Since then, all sorts of ambitious folks have followed in their footsteps.

For more on what's happened at Everest this year and what we can expect to see in coming weeks, we're joined now by Grayson Schaffer, senior editor for Outside magazine.

Interview Highlights

When did this year's climbing season begin?
"It's actually just getting underway now. Most of the teams are now arriving in base camp, the team of sherpas responsible for clearing a route through the Khumbu icefall, which is the dangerous glacier at the bottom of the mountain – they've put the route through the icefall now and have established camp two. So teams are now arriving and beginning to climatize."

There has already been one death on the mountain.
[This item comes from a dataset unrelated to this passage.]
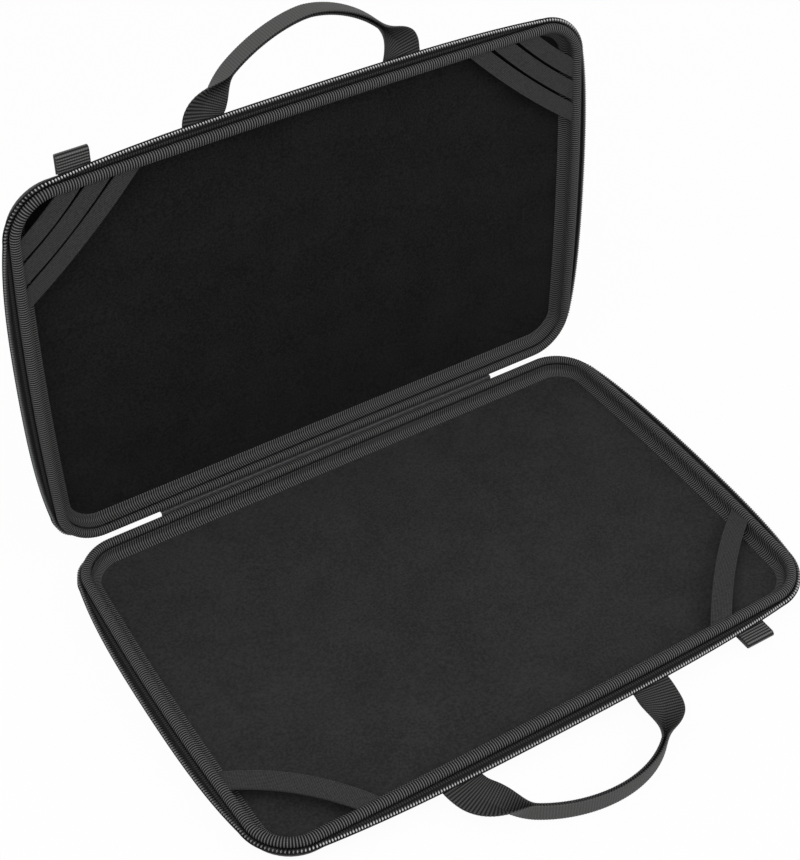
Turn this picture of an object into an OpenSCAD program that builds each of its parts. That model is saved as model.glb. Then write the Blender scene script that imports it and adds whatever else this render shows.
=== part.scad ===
// Laptop hard case: two moulded foam trays joined by a cloth spine and closed by a zip.
// The case stands open, base flat and lid upright. Millimetres, +Z up, the user at -Y.
// The origin is the middle of the base's underside.

/* [Case] */
// Width between the centrelines of the side bindings
case_w = 381; // [330:1:430]
// Depth between the centrelines of the front and back bindings
case_d = 256.5; // [220:1:300]
// Corner radius of the binding's centreline
corner_r = 25; // [20:1:36]
// Bulge of each side at its middle
side_bow = 4; // [0:0.5:8]
// Bulge of the front edge at its middle
front_bow = 2.5; // [0:0.5:6]
// Height of one half, from its outer face to the plane where the halves meet
half_t = 18.6; // [17:0.1:26]
// Angle of the lid, from closed
open_angle = 92.6; // [0:0.1:120]

/* [Shell] */
// Thickness of the outer cloth
cover_t = 1; // [0.6:0.1:1.5]
// Thickness of the foam in the walls
core_t = 4; // [3:0.1:5]
// Height of the inner floor above the outer face
floor_h = 8; // [6.5:0.1:9]
// Thickness of the lining
lining_t = 1.2; // [0.8:0.1:1.6]
// Distance of the outer wall outside the binding's centreline
wall_out = 4; // [3:0.1:5]
// Outer radius between wall and face
edge_r = 12; // [9:0.5:12]
// How far the back wall steps in, so that the spine cloth clears the hinge line
back_tuck = 1.6; // [1.2:0.1:2]

/* [Binding and zip] */
// Width of the binding's roll
bead_w = 6.3; // [5:0.1:6.6]
// Height of the binding's roll
bead_h = 5.6; // [4.6:0.1:5.8]
// Thickness of the zip tape
tape_t = 0.6; // [0.4:0.1:0.8]
// Reach of the zip teeth outside the binding's centreline, at the middle of a side
teeth_out = 8; // [6.5:0.1:10]
// Reach of the zip teeth at a corner, where the tape is drawn tight
teeth_tight = 4.9; // [4.8:0.1:5.6]
// Width of the row of teeth
teeth_w = 2.8; // [2:0.1:3.4]
// Height of the row of teeth
teeth_h = 1.6; // [1.2:0.1:2]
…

What happened?
"One of the icefall doctors apparently slipped and fell into a crevice between camp one and two, and in the 20 years that the ice fall doctors have been establishing this route through the Khumbu icefall, which is known for being an extremely deadly place, but these sherpas who put the route through it are highly talented, are some of the best climbers up there, in 20 years this is the first time that one of them has died on the job."

What is an icefall doctor?
"The Icefall doctors are a core group of sherpas who don't guide clients, don't carry loads, they just maintain the aluminum ladders and ropes that span the crevices in the icefall at the bottom of the mountains. If you've ever seen photos of Everest and people climbing it, you see people on these rickety looking ladders. This ice fall is moving down hill about four feet per day and it's constantly moving and swallowing these ladders and avalanches land on top of them, so these guys are constantly tinkering with the ladders and keeping them in good shape so that people can cross them and get to the upper flanks of the mountain."
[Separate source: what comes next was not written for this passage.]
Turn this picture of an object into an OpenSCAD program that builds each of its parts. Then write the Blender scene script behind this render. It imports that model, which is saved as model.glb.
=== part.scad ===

With so many people climbing the mountain have things begun to go out of control?
"I think it's a constant worry. It's something people are constantly debating, whether there are too many people climbing it. I think there are very few people who would tell you that there aren't too many people climbing it. The question is can they communicate and figure out a way so that they're not all climbing the mountain at the same time. Last year what we saw was a giant traffic jam during the first weather window where 200-300 people all got in line at about 25-26,000 feet and essentially created the world's highest traffic jam, and people were getting exhausted and were dying because they had to wait in line for too long with very little water and extreme cold."

What performance enhancing drugs are climbers using to scale the mountain:
"It needs to be said that climbers have always used drugs, basically starting with bottled oxygen, being one of the most powerful drugs you can get an carry up to high altitude, and then in the 1960's using amphetamines. Now the drug of choice is dexamethasone, which is a steroid that helps reduce inflammation on the brain. Cerebral and pulmonary edemas, which is where you have water and fluid in the brain or in your lungs is one of the most common causes of death on the mountain, so this drug reduces inflammation. Typically its used for people who are experiencing difficulty to escape or get off the mountain, increasingly people are using it to go up the mountain as crutch to help them get up rather than an escape patch to get off."